▸ What the task requires
Print every line of the listing exactly, please.

▸ Material provided
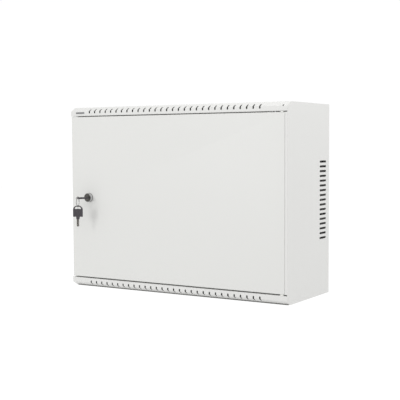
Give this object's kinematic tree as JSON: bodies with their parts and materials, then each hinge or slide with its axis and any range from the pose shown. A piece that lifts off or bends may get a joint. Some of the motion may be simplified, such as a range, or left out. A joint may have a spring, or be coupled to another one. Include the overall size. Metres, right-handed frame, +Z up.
{
  "type": "wall-mount network rack cabinet",
  "caption": "Shallow wall-mount 19-inch rack cabinet of folded light-grey steel with a hinged, locking solid door, vent slots in the strips and sides, inner rack rails and keys in the lock.",
  "frame": {"origin": "centre of the underside of the body, on its flat base; the body's width and depth are centred on it", "axes": "+X to the right seen from the front, +Y towards the wall, +Z up; the door faces -Y"},
  "size_m": [0.6, 0.2799, 0.4462],
  "materials": {
    "body_paint": "light grey powder coat, fine texture",
    "door_paint": "light grey powder coat, fine texture",
    "rail_zinc": "bright zinc plate",
    "fastener_zinc": "bright zinc plate",
    "pin_steel": "plain steel",
    "black_rubber": "matt",
    "badge": "matt grey",
    "white_nylon": "white nylon",
    "lock_chrome": "polished",
    "key_nickel": "nickel plate",
    "key_plastic": "satin black",
    "ring_steel": "bright steel"
  },
  "bodies": {
    "cabinet": {"top_panel": "body_paint", "bottom_panel": "body_paint", "left_side_panel": "body_paint", "right_side_panel": "body_paint", "back_panel": "body_paint", "rail_left": "rail_zinc", "rail_right": "rail_zinc", "rail_bracket_top_left": "rail_zinc", "rail_bracket_top_right": "rail_zinc", "rail_bracket_bottom_left": "rail_zinc", "rail_bracket_bottom_right": "rail_zinc", "rail_screws": "fastener_zinc", "rail_nuts": "fastener_zinc", "top_entry_trim": "black_rubber", "bottom_entry_cover": "body_paint", "cover_screws": "fastener_zinc", "hinge_plate_top": "rail_zinc", "hinge_plate_bottom": "rail_zinc", "hinge_pin_top": "pin_steel", "hinge_pin_bottom": "pin_steel", "door_buffers": "black_rubber", "body_earth_stud": "fastener_zinc", "body_earth_washers": "fastener_zinc", "body_earth_nut": "fastener_zinc", "badge_plate": "badge"},
    "door": {"door_panel": "door_paint", "hinge_bush_top": "white_nylon", "hinge_bush_bottom": "white_nylon", "lock_body": "lock_chrome", "lock_washer": "fastener_zinc", "lock_nut": "fastener_zinc", "door_earth_stud": "fastener_zinc", "door_earth_washer": "fastener_zinc", "door_earth_nut": "fastener_zinc"},
    "plug": {"lock_plug": "lock_chrome", "lock_cam": "fastener_zinc", "cam_screw": "fastener_zinc"},
    "key": {"key_blade": "key_nickel", "key_bow": "key_plastic"},
    "ring": {"key_ring": "ring_steel"},
    "spare_key": {"spare_key_blade": "key_nickel", "spare_key_bow": "key_plastic"}
  },
  "joints": [
    {"name": "door_swing", "type": "hinge", "parent": "cabinet", "child": "door", "pos_m": [0.285, -0.1055, 0.2225], "axis": [0, 0, 1], "range_deg": [0, 110]},
    {"name": "plug_turn", "type": "hinge", "parent": "door", "child": "plug", "pos_m": [-0.245, -0.11, 0.2225], "axis": [0, 1, 0], "range_deg": [0, 90]},
    {"name": "key_pull", "type": "slide", "parent": "plug", "child": "key", "axis": [0, -1, 0], "range_m": [0, 0.02]},
    {"name": "ring_swing", "type": "hinge", "parent": "key", "child": "ring", "pos_m": [-0.245, -0.1535, 0.2225], "axis": [-0.9063, -0.4226, 0], "range_deg": [0, 50]},
    {"name": "spare_key_swing", "type": "hinge", "parent": "ring", "child": "spare_key", "pos_m": [-0.24317, -0.15743, 0.20444], "axis": [-0.9063, -0.4226, 0], "range_deg": [-50, 50]}
  ]
}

▸ Output
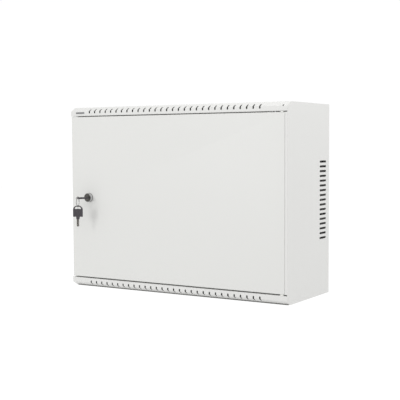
Give this object's kinematic tree as JSON: bodies with their parts and materials, then each hinge or slide with its axis and any range from the pose shown. A piece that lifts off or bends may get a joint. Some of the motion may be simplified, such as a range, or left out. A joint may have a spring, or be coupled to another one. Include the overall size. Metres, right-handed frame, +Z up.
{
  "type": "wall-mount network rack cabinet",
  "caption": "Shallow wall-mount 19-inch rack cabinet of folded light-grey steel with a hinged, locking solid door, vent slots in the strips and sides, inner rack rails and keys in the lock.",
  "frame": {"origin": "centre of the underside of the body, on its flat base; the body's width and depth are centred on it", "axes": "+X to the right seen from the front, +Y towards the wall, +Z up; the door faces -Y"},
  "size_m": [0.6, 0.2799, 0.4462],
  "materials": {
    "body_paint": "light grey powder coat, fine texture",
    "door_paint": "light grey powder coat, fine texture",
    "rail_zinc": "bright zinc plate",
    "fastener_zinc": "bright zinc plate",
    "pin_steel": "plain steel",
    "black_rubber": "matt",
    "badge": "matt grey",
    "white_nylon": "white nylon",
    "lock_chrome": "polished",
    "key_nickel": "nickel plate",
    "key_plastic": "satin black",
    "ring_steel": "bright steel"
  },
  "bodies": {
    "cabinet": {"top_panel": "body_paint", "bottom_panel": "body_paint", "left_side_panel": "body_paint", "right_side_panel": "body_paint", "back_panel": "body_paint", "rail_left": "rail_zinc", "rail_right": "rail_zinc", "rail_bracket_top_left": "rail_zinc", "rail_bracket_top_right": "rail_zinc", "rail_bracket_bottom_left": "rail_zinc", "rail_bracket_bottom_right": "rail_zinc", "rail_screws": "fastener_zinc", "rail_nuts": "fastener_zinc", "top_entry_trim": "black_rubber", "bottom_entry_cover": "body_paint", "cover_screws": "fastener_zinc", "hinge_plate_top": "rail_zinc", "hinge_plate_bottom": "rail_zinc", "hinge_pin_top": "pin_steel", "hinge_pin_bottom": "pin_steel", "door_buffers": "black_rubber", "body_earth_stud": "fastener_zinc", "body_earth_washers": "fastener_zinc", "body_earth_nut": "fastener_zinc", "badge_plate": "badge"},
    "door": {"door_panel": "door_paint", "hinge_bush_top": "white_nylon", "hinge_bush_bottom": "white_nylon", "lock_body": "lock_chrome", "lock_washer": "fastener_zinc", "lock_nut": "fastener_zinc", "door_earth_stud": "fastener_zinc", "door_earth_washer": "fastener_zinc", "door_earth_nut": "fastener_zinc"},
    "plug": {"lock_plug": "lock_chrome", "lock_cam": "fastener_zinc", "cam_screw": "fastener_zinc"},
    "key": {"key_blade": "key_nickel", "key_bow": "key_plastic"},
    "ring": {"key_ring": "ring_steel"},
    "spare_key": {"spare_key_blade": "key_nickel", "spare_key_bow": "key_plastic"}
  },
  "joints": [
    {"name": "door_swing", "type": "hinge", "parent": "cabinet", "child": "door", "pos_m": [0.285, -0.1055, 0.2225], "axis": [0, 0, 1], "range_deg": [0, 110]},
    {"name": "plug_turn", "type": "hinge", "parent": "door", "child": "plug", "pos_m": [-0.245, -0.11, 0.2225], "axis": [0, 1, 0], "range_deg": [0, 90]},
    {"name": "key_pull", "type": "slide", "parent": "plug", "child": "key", "axis": [0, -1, 0], "range_m": [0, 0.02]},
    {"name": "ring_swing", "type": "hinge", "parent": "key", "child": "ring", "pos_m": [-0.245, -0.1535, 0.2225], "axis": [-0.9063, -0.4226, 0], "range_deg": [0, 50]},
    {"name": "spare_key_swing", "type": "hinge", "parent": "ring", "child": "spare_key", "pos_m": [-0.24317, -0.15743, 0.20444], "axis": [-0.9063, -0.4226, 0], "range_deg": [-50, 50]}
  ]
}